A supernova within the galaxy M100, that may contain the youngest known black hole in our cosmic neighborhood, is seen in this composite image released to Reuters November 15, 2010, Chandra's X-rays are colored gold, while optical data from ESO's Very Large Telescope are shown in yellow-white and blue, and infrared data from Spitzer are red.REUTERS/Chandra X-ray Observatory Center/Handout

For the first time ever, the initial burst of light that is given off by an exploding star — known as 'supernova' — has been captured in photographs. The light was observed in a dying star 80 million light-years away, which an amateur Argentinian astronomer managed to frame, right at that exact moment.

Captured by Victor Buso from Rozario from Argentina, these images gave scientists their first view of the initial flash that a supernova emits – something which no one had been able to capture to date.

This was primarily due to the fact that stars explode at random in the sky, and most of these bursts are fleeting. In addition to that, most instances of a supernova are spotted only a long time after the initial blast, which makes Buso's observations a 'one-in-ten-million unprecedented' occurrence, as per scientists.

As described in the journal Nature, Buso had first spotted the phenomenon back in 2016, in the spiral galaxy NGC 613, while testing his new camera. Upon examining the series of short-exposure photographs, he observed a faint light that brightened quickly and was seen only in his second set of photos.

After learning about his discovery, astronomer Melina Bersten and her colleagues at the Instituto de Astrofísica de La Plata in Argentina soon concluded that Buso had, in fact, caught the part of the initial hours right after light emerges from an exploding star.

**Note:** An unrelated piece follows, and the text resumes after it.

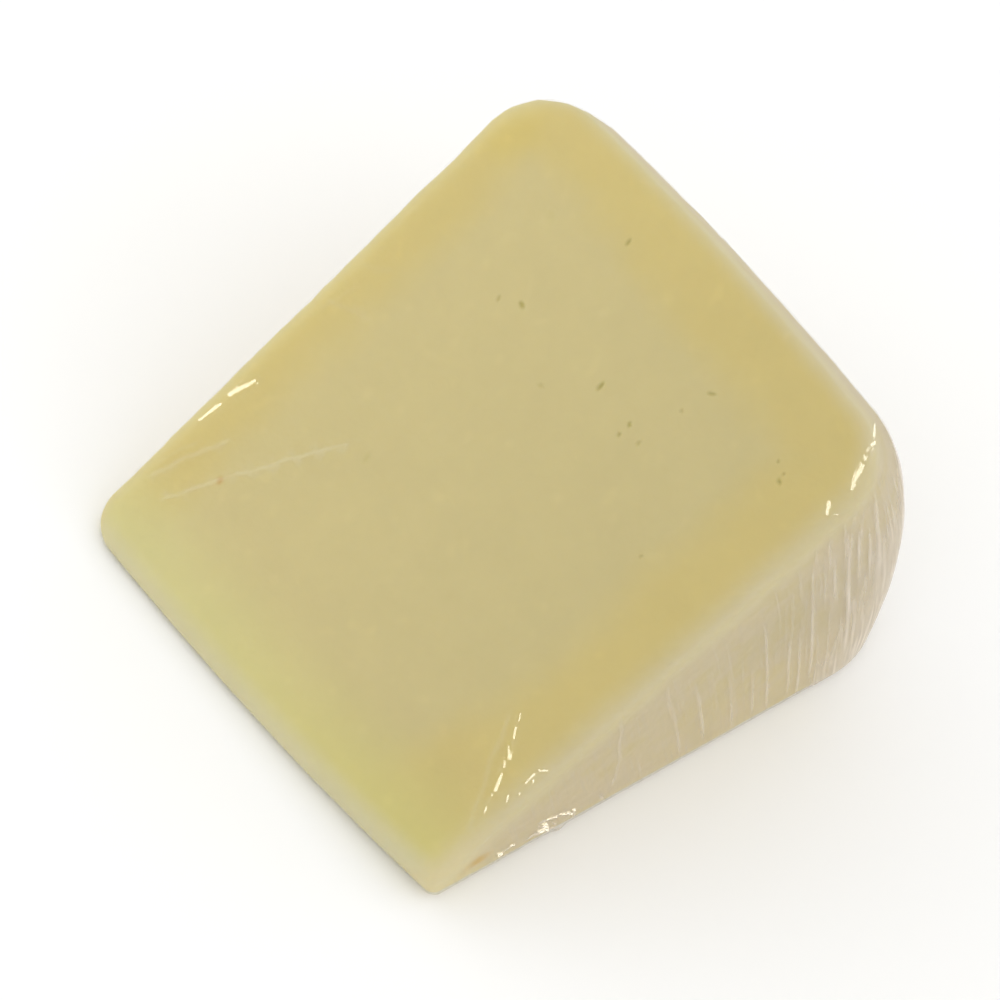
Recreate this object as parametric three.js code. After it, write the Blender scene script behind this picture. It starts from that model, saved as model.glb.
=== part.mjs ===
// A wedge of pressed sheep milk cheese, an eighth of a small wheel, wrapped in tight clear film.
//
// Millimetres, +Z up. The wedge lies on one of its two cut faces, with the other cut face sloping
// up from the thin end to the rim. The wheel's axis runs along Y through the thin end, and X runs
// from there to the rim. "Front" is the flat rind face that looks towards -Y, and "back" is the
// flat rind face that looks towards +Y. The solid's surface is the outside of the film.

import * as THREE from "three";
import { mergeVertices } from "three/addons/utils/BufferGeometryUtils.js";

// The wheel that the wedge was cut from
const WEDGE_ANGLE = THREE.MathUtils.degToRad(45);
const WHEEL_RADIUS = 100;
const WHEEL_HEIGHT = 80;

// Each flat side: its half of the height at the axis and at the rim, the rind's radius there, how
// far the cuts leave the thin end off the axis, the rounding at the rim, low down and where the
// upper cut face meets it, and the rounding at the thin end
const FRONT = {
  axisHalf: 39.2, rimHalf: 42.3, radius: 103, thinEnd: 9, rimRound: 16.3, cutRimRound: 9, endRound: 1.6,
};
const BACK = {
  axisHalf: 38.6, rimHalf: 39, radius: 100, thinEnd: 3.6, rimRound: 10.8, cutRimRound: 10.8, endRound: 6.4,
};

// The rounding at the rim changes mostly near the upper cut face: this power of the share of the
// way up round the wheel
const ROUND_CHANGE = 5;

const RIM_BULGE = 1.6;
const THIN_END_BULGE = 1.4;
const TOP_CUT_ROUND = 4;
const BOTTOM_CUT_ROUND = 1.4;

// Slow waves left in the faces by the cutting wire and the press cloth
const WAVE_HEIGHT = 0.15;
const WAVE_LENGTH = 52;
const WAVE_FADE_ABOVE_TABLE = 12;

// Folds where the film is gathered, and a dent (a negative height): from, to, half width and height
const FILM_FOLDS = [
  { from: [24, -40.2, 5], to: [34, -40.4, 3], width: 2.6, height: 0.8 },
  { from: [36, -40.4, 2.4], to: [42, -40.6, 2], width: 2.2, height: 0.4 },
  { from: [10, -39.4, 4], to: [14, -39.6, 10], width: 2.2, height: 0.4 },
  { from: [93, -35, 48], to: [98, -34, 30], width: 2.4, height: 0.4 },
  { from: [15, 39, 13], to: [24, 39, 22], width: 5, height: -0.7 },
];

// Mesh: rows along the radius, across the height and round the angle, closer towards the edges
const ROWS = { radius: 34, height: 28, angle: 18 };
const ROW_CLUSTERING = 0.34;

// The rays that find the surface start on an inner copy of this outer wedge, at this share of it
const OUTER = { nearRadius: 1, farRadius: 108, half: 46 };
const INNER_SHARE = 0.75;
const RAY_REACH = 1.3;
const RAY_STEPS = 40;

const clamp = THREE.MathUtils.clamp;
const lerp = THREE.MathUtils.lerp;

// The larger of two distances past a face, with the edge between the faces rounded
function roundMax(a, b, round) {
  const corner = Math.hypot(Math.max(a + round, 0), Math.max(b + round, 0));
  return Math.min(Math.max(a, b), -round) + corner;
}

function pastFlatSide(side, outwards, share, nearCut, pastRim, pastThinEnd) {
  const pastFlat = outwards - lerp(side.axisHalf, side.rimHalf, share);
  const rimEdge = roundMax(pastRim, pastFlat, lerp(side.rimRound, side.cutRimRound, nearCut));
  const thinEdge = roundMax(pastThinEnd, pastFlat, side.endRound);
  return Math.max(rimEdge, thinEdge);
}

function wave(point) {
  const turn = (2 * Math.PI) / WAVE_LENGTH;
  const alongRadius = Math.sin(turn * (point.x + 0.7 * point.y));
  const acrossHeight = Math.cos(turn * (0.8 * point.y - point.z));
  const fade = clamp(point.z / WAVE_FADE_ABOVE_TABLE, 0, 1);
  return WAVE_HEIGHT * fade * alongRadius * acrossHeight;
}

const foldLine = new THREE.Line3();
const nearest = new THREE.Vector3();

function foldHeight(point, fold) {
  foldLine.start.fromArray(fold.from);
  foldLine.end.fromArray(fold.to);
  foldLine.closestPointToPoint(point, true, nearest);
  const away = point.distanceTo(nearest) / fold.width;
  return fold.height * Math.exp(-away * away);
}

// Negative inside the wedge, positive outside, and zero on its surface
function pastSurface(point) {
  const { x, y, z } = point;
  const radius = Math.hypot(x, z);
  const share = radius / WHEEL_RADIUS;
  const nearCut = clamp(Math.atan2(z, x) / WEDGE_ANGLE, 0, 1) ** ROUND_CHANGE;
  const towardsFront = clamp(0.5 - y / WHEEL_HEIGHT, 0, 1);
  const bow = 1 - (2 * y / WHEEL_HEIGHT) ** 2;

  const rim = lerp(BACK.radius, FRONT.radius, towardsFront) + RIM_BULGE * bow;
  const thinEnd = lerp(BACK.thinEnd, FRONT.thinEnd, towardsFront) - THIN_END_BULGE * bow;
  const alongBisector = x * Math.cos(WEDGE_ANGLE / 2) + z * Math.sin(WEDGE_ANGLE / 2);
  const pastRim = radius - rim;
  const pastThinEnd = thinEnd - alongBisector;

  const rind = Math.max(
    pastFlatSide(FRONT, -y, share, nearCut, pastRim, pastThinEnd),
    pastFlatSide(BACK, y, share, nearCut, pastRim, pastThinEnd),
  );
  const pastTopCut = z * Math.cos(WEDGE_ANGLE) - x * Math.sin(WEDGE_ANGLE);
  const pastBottomCut = -z;
  const folds = FILM_FOLDS.reduce((sum, fold) => sum + foldHeight(point, fold), 0);
  const sides = roundMax(rind, pastTopCut, TOP_CUT_ROUND) - wave(point) - folds;
  return Math.max(sides, roundMax(rind, pastBottomCut, BOTTOM_CUT_ROUND));
}

// A point of the outer wedge from box coordinates between -1 and 1
function wedgePoint(box, share) {
  const radius = lerp(OUTER.nearRadius, OUTER.farRadius, (1 + box.x * share) / 2);
  const angle = (WEDGE_ANGLE * (1 + box.z * share)) / 2;
  return new THREE.Vector3(radius * Math.cos(angle), OUTER.half * box.y * share, radius * Math.sin(angle));
}

function surfacePoint(box) {
  const inner = wedgePoint(box, INNER_SHARE);
  const outer = wedgePoint(box, 1);
  let inside = 0;
  let outside = RAY_REACH;
  const point = new THREE.Vector3();
  for (let step = 0; step < RAY_STEPS; step++) {
    const middle = (inside + outside) / 2;
    point.lerpVectors(inner, outer, middle);
    if (pastSurface(point) < 0) {
      inside = middle;
    } else {
      outside = middle;
    }
  }
  return point.lerpVectors(inner, outer, inside);
}

// Rows drawn towards the edges of a face, where the rounding is
const cluster = (t) => t * (1 + ROW_CLUSTERING * (1 - t * t));

function wedgeGeometry() {
  const block = new THREE.BoxGeometry(2, 2, 2, ROWS.radius, ROWS.height, ROWS.angle);
  block.deleteAttribute("normal");
  block.deleteAttribute("uv");
  const geometry = mergeVertices(block);
  const position = geometry.getAttribute("position");
  const box = new THREE.Vector3();
  for (let i = 0; i < position.count; i++) {
    box.fromBufferAttribute(position, i);
    box.set(cluster(box.x), cluster(box.y), cluster(box.z));
    const point = surfacePoint(box);
    position.setXYZ(i, point.x, point.y, Math.max(point.z, 0));
  }
  geometry.computeVertexNormals();
  return geometry;
}

// Pale straw paste seen through the film
const wrappedPaste = new THREE.MeshStandardMaterial({ color: 0xc9bc86, roughness: 0.35, metalness: 0 });

const wedge = new THREE.Mesh(wedgeGeometry(), wrappedPaste);
wedge.name = "wrapped_wedge";

// The origin is the middle of the bounding box's underside
const middle = new THREE.Box3().setFromObject(wedge).getCenter(new THREE.Vector3());
wedge.position.set(-middle.x, -middle.y, 0);

const cheese = new THREE.Group();
cheese.add(wedge);

export default cheese;
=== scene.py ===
"""A wedge of pressed sheep milk cheese, wrapped in tight clear film, on a pale floor.

Shapes are worked out in millimetres in the wheel's frame: the wheel's axis is the line x = z = 0,
"front" is the flat rind face towards -Y, "back" the one towards +Y, and the upper cut face rises
from the thin end to the rim. Meshes are shifted into the row frame, in metres, when they are made.
"""

import bmesh
import bpy
import math
import numpy as np
from mathutils import Matrix, Vector


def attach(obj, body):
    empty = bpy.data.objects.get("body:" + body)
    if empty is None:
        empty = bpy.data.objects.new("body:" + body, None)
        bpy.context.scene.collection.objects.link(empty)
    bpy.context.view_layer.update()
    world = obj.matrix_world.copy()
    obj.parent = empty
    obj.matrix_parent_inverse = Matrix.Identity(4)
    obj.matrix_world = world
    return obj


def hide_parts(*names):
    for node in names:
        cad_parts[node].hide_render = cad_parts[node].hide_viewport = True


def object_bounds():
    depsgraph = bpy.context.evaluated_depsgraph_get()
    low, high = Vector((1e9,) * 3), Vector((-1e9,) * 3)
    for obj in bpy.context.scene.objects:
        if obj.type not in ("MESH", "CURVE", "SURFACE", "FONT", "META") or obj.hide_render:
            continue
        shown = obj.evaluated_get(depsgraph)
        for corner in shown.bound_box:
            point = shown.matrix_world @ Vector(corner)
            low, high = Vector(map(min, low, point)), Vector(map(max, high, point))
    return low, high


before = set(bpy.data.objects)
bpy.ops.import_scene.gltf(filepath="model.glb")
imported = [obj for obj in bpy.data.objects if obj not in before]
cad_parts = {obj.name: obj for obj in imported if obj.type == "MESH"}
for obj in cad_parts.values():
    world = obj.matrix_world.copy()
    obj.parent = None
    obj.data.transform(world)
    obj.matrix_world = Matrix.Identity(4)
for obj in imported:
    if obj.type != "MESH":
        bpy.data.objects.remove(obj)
cad_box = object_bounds()

MM = 0.001
WEDGE_NODE = "wrapped_wedge"

# The wheel that the wedge was cut from
WEDGE_ANGLE = math.radians(45)
WHEEL_RADIUS = 100
WHEEL_HEIGHT = 80
FRONT = dict(
    axis_half=39.2, rim_half=42.3, radius=103, thin_end=9,
    rim_round=16.3, cut_rim_round=9, end_round=1.6,
)
BACK = dict(
    axis_half=38.6, rim_half=39, radius=100, thin_end=3.6,
    rim_round=10.8, cut_rim_round=10.8, end_round=6.4,
)
ROUND_CHANGE = 5  # the rounding at the rim changes mostly near the upper cut face
RIM_BULGE = 1.6
THIN_END_BULGE = 1.4
TOP_CUT_ROUND = 4
BOTTOM_CUT_ROUND = 1.4
MIDDLE_RADIUS = 50  # half way from the thin end to the rim

# Rays from an inner wedge to an outer one find the surface
OUTER_NEAR, OUTER_FAR, OUTER_HALF = 1, 108, 46
INNER_SHARE = 0.75
RAY_REACH = 1.3
RAY_STEPS = 26
ROW_CLUSTERING = 0.34
ROWS = (84, 66, 38)  # along the radius, across the height, round the angle
PLAIN_SPACING = 1.2  # about how far apart the rows are

FILM_GAP = 0.17  # the film stands this far off the cheese
BOTTOM_LIFT = 0.25  # and this far off the floor between its folds
SEED = 11

# Colours as a screen shows them, 0 to 255
PASTE = (201, 186, 126)
UNDER_RIND = (205, 186, 112)
THIN_END = (206, 198, 132)
THIN_END_FRONT = (202, 191, 112)
THIN_END_EDGE = (205, 197, 154)
EDGE_BAND = (206, 193, 145)
EDGE_BAND_BACK = (202, 190, 134)
RIND = (199, 183, 142)
RIND_WARM = (197, 181, 132)
STAIN = (196, 158, 60)
SPECK = (192, 148, 60)
# painted shade inside the small holes of the paste
EYE_SHADE = (176, 164, 80)
FILM_HAZE = (238, 228, 214)
CUT_HAZE = (240, 233, 198)
FLOOR = (252, 252, 251)

# Lamps that the film's creases glint in, given by the direction they stand in
LOW_CREASE_LAMP = (-0.404, -0.539, 0.740)
BACK_EDGE_LAMP = (-0.296, 0.920, 0.257)
RIGHT_LAMP = (0.91, -0.35, 0.22)

# The camera looks at this point from this direction
AIM = (47.7, 0.5, 23.8)
CAMERA_AZIMUTH = math.radians(-59.25)
CAMERA_ELEVATION = math.radians(55.11)
CAMERA_ROLL = math.radians(24.23)


# ---------------------------------------------------------------- the wedge's form


def round_max(a, b, r):
    """The larger of two distances past a face, with the edge between the faces rounded."""
    corner = np.hypot(np.maximum(a + r, 0), np.maximum(b + r, 0))
    return np.minimum(np.maximum(a, b), -r) + corner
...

"This is the first confirmation of the existence of this phase, which is really in agreement with the models," she said.

The study also states that supernova is caused by a shock in the star's core – something which had only been theorized prior to this but never actually observed before. When pressure wave from the exploding core hits and heats up the gas at the star's surface, the extremely high temperature it reaches, makes it flash and brighten.

Luckily for professionals and experts in the field, the new revelations can now provide important insights into the star's physical nature right before its explosive demise, as well as the nature of the explosion itself.

"Professional astronomers have long been searching for such an event," said the University of California at Berkeley astronomer Alex Filippenko, who followed up Buso's discovery with scientific observations of the explosion, called SN 2016gkg.

"Observations of stars in the first moments they begin exploding provide information that cannot be directly obtained in any other way," the astronomer added. 

The follow-up research was also able to figure out the type of the supernova and the details of the original star it came from. Studying the light coming from the explosion, they found that it was a Type IIb supernova that could have possibly come from an unusual class of stars known as yellow supergiants.

They also said that the original star — which belonged to a binary system — may have weighed in around 20 solar masses. But it had probably shrunk to just five solar masses before the explosion, owing to the gravitational tug of its companion star.

As for the amateur Buso's remarkable observation, Gaston Folatelli, who also helped the lead work with Bersten, at the Instituto de Astrofísica de La Plata, said: "Victor was really very lucky — cannot deny that — but also he had enough expertise to be able to see the object and to realize that this was possible."

But so far, the supernova's behavior seems to match with the expectations of the astronomers, who have also shown interest in studying the SN 2016gkg further, so that they are able to dig deeper and find out more precisely about such stellar 'deaths'.